**Direction:**
Report each line of the data that includes the word "this".

**Data provided:**
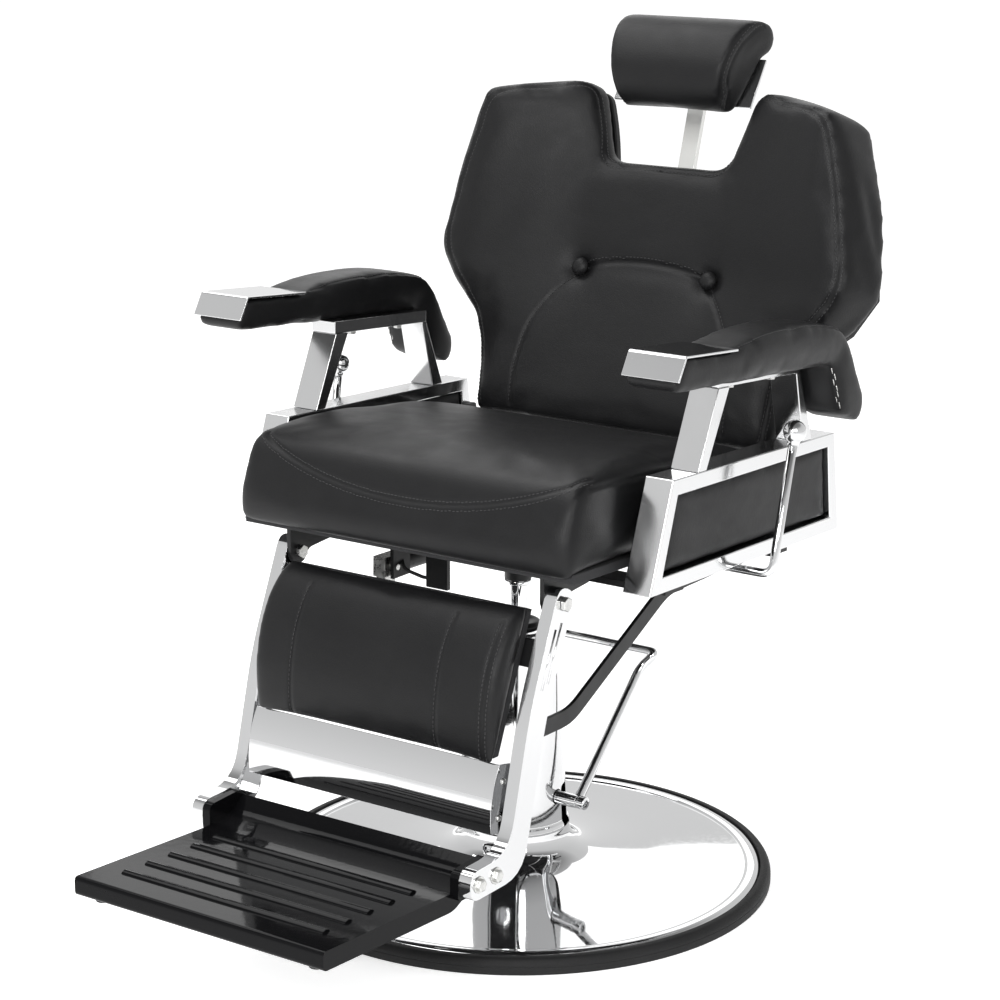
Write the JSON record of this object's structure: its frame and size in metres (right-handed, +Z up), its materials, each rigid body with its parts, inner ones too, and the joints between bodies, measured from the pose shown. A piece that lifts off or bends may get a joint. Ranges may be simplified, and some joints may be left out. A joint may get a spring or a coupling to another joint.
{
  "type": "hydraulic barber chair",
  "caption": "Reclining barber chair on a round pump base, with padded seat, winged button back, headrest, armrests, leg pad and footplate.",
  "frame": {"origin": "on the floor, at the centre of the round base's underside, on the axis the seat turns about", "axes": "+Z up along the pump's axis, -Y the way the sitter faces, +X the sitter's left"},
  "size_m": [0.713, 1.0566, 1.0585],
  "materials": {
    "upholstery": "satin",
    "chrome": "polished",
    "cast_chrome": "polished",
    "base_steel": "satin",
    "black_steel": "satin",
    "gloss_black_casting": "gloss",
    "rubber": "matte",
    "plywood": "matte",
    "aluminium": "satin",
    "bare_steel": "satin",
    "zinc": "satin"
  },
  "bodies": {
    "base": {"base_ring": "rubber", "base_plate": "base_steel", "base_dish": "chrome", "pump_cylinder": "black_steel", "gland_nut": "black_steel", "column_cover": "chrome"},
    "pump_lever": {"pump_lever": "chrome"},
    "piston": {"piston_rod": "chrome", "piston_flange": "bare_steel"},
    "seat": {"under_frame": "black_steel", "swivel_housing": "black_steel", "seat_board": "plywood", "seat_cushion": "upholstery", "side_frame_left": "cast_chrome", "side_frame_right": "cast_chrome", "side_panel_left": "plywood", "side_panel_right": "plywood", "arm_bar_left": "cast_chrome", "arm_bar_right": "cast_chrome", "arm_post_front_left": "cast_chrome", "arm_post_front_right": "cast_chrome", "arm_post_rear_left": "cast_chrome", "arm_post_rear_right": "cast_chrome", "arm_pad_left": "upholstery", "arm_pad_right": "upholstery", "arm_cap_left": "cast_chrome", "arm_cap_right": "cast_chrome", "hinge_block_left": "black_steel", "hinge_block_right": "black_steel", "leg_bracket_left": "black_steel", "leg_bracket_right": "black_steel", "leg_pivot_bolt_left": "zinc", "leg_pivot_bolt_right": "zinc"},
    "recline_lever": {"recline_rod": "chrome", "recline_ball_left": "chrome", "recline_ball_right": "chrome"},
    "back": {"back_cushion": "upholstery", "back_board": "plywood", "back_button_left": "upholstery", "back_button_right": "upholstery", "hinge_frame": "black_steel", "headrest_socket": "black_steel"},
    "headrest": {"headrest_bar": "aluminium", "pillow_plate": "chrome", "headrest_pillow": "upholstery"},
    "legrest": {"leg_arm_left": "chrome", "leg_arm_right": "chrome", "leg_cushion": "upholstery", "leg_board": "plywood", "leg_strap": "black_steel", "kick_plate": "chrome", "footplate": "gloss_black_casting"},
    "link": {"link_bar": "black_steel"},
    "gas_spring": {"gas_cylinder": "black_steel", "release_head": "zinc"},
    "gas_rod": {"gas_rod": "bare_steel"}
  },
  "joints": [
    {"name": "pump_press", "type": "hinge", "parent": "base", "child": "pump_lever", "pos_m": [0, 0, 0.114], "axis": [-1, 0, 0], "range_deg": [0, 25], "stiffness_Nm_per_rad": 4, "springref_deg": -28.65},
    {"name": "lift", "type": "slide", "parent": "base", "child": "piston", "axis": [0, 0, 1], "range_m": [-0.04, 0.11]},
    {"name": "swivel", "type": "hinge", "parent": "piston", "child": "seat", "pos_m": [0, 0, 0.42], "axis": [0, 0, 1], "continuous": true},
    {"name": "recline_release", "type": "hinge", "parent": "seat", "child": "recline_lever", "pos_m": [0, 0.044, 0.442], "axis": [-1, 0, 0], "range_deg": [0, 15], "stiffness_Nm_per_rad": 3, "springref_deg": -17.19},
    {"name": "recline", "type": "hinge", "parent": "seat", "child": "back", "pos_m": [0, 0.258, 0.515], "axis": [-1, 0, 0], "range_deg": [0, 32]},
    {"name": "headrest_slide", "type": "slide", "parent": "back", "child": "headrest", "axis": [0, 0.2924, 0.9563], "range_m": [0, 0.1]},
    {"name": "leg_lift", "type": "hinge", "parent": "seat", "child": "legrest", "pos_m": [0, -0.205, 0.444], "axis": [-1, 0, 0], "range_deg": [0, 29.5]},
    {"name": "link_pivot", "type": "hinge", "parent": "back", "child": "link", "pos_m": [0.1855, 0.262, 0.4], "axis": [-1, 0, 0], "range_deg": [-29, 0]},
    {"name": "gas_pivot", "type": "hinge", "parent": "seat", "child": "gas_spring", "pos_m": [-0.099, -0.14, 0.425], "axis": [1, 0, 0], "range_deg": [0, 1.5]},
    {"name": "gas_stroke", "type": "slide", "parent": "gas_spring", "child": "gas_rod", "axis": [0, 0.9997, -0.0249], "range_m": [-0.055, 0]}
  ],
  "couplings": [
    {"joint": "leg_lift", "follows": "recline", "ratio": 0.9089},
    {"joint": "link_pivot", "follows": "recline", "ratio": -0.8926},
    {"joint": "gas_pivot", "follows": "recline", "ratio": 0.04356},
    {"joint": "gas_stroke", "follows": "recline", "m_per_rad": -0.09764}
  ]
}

==

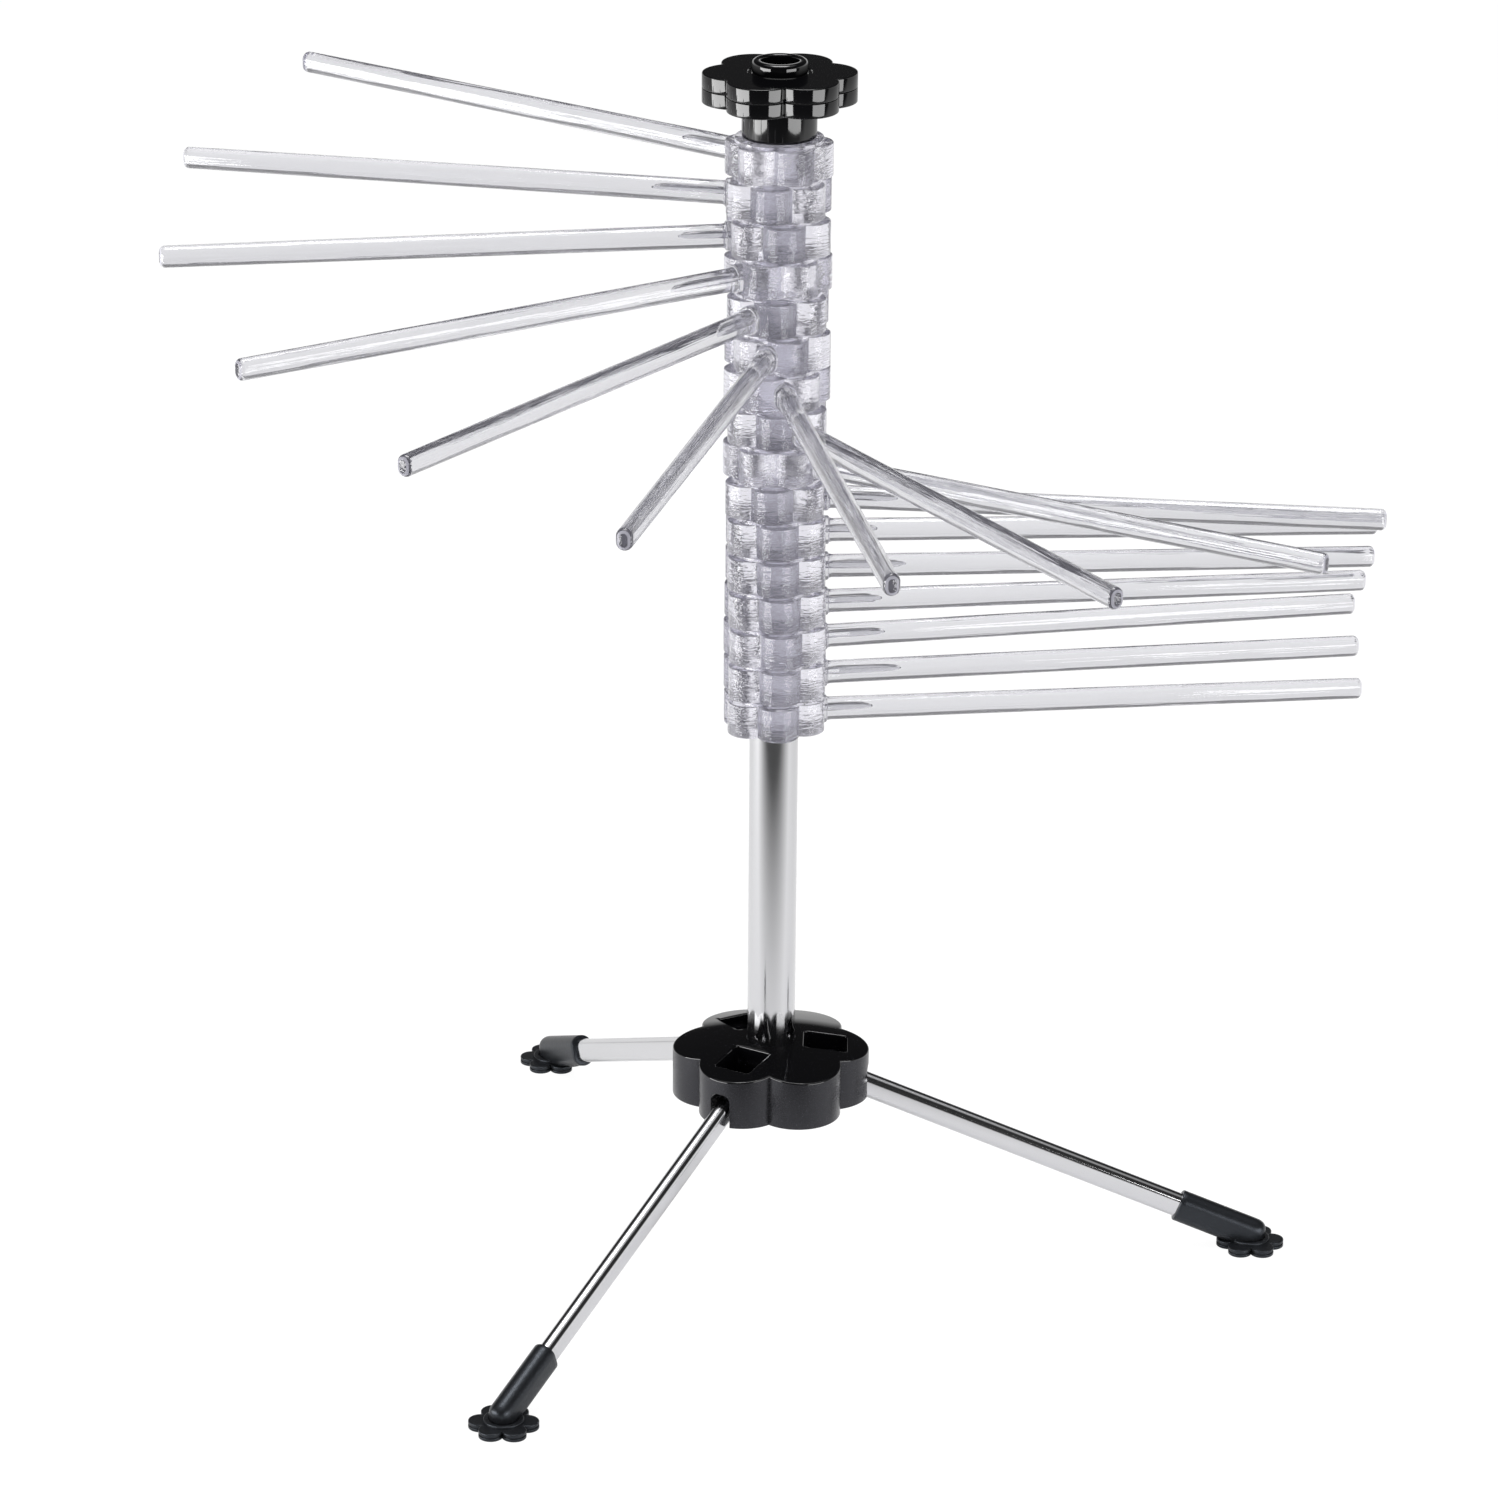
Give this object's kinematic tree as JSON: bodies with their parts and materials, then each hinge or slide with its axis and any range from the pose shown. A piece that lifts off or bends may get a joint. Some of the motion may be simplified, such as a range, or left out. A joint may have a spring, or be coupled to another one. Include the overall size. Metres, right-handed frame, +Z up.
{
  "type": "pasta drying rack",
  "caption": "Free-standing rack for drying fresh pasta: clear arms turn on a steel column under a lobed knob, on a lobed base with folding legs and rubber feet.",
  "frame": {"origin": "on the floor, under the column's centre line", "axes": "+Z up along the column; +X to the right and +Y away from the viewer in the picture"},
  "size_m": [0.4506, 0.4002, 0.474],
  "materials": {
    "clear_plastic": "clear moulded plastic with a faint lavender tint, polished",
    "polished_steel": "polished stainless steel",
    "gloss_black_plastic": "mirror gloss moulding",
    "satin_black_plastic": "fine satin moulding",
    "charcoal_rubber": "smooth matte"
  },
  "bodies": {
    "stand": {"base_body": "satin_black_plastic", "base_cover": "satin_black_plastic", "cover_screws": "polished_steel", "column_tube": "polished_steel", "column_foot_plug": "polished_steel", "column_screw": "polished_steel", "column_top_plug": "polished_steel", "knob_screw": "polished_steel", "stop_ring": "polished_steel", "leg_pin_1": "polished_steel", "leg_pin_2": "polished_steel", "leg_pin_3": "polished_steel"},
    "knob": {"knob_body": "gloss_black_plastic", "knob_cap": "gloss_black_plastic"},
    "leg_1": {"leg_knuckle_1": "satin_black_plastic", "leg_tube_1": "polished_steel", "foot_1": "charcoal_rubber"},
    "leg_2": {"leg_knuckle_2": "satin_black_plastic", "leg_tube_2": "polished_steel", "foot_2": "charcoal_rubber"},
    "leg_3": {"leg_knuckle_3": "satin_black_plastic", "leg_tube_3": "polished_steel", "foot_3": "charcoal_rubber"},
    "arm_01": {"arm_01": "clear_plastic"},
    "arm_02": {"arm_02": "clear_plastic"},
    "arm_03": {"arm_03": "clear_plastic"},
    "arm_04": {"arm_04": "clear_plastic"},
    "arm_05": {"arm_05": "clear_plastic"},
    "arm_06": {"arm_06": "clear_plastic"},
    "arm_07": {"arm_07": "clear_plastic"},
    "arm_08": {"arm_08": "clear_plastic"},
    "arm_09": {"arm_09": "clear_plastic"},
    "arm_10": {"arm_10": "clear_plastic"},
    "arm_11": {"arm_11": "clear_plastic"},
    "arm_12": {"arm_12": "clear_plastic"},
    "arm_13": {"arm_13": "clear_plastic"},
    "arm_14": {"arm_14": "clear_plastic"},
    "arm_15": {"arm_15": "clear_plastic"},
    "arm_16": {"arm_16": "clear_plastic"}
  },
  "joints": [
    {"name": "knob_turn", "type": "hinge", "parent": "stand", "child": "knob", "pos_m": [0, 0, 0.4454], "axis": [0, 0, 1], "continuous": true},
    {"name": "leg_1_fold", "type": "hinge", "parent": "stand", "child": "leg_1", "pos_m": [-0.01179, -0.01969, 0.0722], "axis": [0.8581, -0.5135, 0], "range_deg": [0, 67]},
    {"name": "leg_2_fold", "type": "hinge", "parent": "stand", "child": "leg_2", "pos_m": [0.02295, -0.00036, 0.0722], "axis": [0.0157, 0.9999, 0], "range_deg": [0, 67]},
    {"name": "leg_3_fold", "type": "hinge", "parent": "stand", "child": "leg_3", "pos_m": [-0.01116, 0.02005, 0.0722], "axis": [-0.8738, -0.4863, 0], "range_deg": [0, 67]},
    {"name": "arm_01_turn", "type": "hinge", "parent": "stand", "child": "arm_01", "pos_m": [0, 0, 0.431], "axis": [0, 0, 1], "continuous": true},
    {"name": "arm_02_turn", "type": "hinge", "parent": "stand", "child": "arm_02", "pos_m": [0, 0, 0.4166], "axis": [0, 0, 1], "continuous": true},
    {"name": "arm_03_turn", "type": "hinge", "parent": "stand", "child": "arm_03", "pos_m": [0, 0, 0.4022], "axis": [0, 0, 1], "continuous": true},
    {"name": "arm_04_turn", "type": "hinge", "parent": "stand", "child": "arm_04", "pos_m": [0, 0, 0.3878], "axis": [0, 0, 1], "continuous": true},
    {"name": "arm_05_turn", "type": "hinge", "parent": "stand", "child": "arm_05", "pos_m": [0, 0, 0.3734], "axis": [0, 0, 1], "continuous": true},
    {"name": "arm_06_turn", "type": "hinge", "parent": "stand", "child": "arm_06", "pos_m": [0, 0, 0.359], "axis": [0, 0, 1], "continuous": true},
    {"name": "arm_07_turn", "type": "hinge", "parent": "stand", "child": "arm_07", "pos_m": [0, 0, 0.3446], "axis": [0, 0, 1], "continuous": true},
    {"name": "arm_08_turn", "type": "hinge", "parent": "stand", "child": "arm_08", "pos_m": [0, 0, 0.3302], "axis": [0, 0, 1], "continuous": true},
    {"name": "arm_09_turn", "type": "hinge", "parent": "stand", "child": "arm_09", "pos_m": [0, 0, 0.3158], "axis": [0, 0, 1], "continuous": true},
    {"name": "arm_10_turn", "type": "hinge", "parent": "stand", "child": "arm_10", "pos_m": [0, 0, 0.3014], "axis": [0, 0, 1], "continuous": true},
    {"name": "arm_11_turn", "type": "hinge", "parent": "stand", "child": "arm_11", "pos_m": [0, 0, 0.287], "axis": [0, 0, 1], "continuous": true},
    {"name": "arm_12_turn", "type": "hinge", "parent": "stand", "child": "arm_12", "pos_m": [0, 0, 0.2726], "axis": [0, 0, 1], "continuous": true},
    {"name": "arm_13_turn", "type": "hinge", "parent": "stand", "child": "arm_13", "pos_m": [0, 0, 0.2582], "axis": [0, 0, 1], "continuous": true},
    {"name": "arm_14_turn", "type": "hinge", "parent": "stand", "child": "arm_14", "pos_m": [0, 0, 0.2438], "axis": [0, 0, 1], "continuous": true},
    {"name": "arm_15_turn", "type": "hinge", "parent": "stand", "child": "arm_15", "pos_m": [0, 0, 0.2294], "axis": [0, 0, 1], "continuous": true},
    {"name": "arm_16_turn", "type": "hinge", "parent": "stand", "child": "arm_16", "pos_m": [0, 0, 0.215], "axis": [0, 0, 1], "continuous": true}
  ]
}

**The solution:**
Write the JSON record of this object's structure: its frame and size in metres (right-handed, +Z up), its materials, each rigid body with its parts, inner ones too, and the joints between bodies, measured from the pose shown. A piece that lifts off or bends may get a joint. Ranges may be simplified, and some joints may be left out. A joint may get a spring or a coupling to another joint.
Give this object's kinematic tree as JSON: bodies with their parts and materials, then each hinge or slide with its axis and any range from the pose shown. A piece that lifts off or bends may get a joint. Some of the motion may be simplified, such as a range, or left out. A joint may have a spring, or be coupled to another one. Include the overall size. Metres, right-handed frame, +Z up.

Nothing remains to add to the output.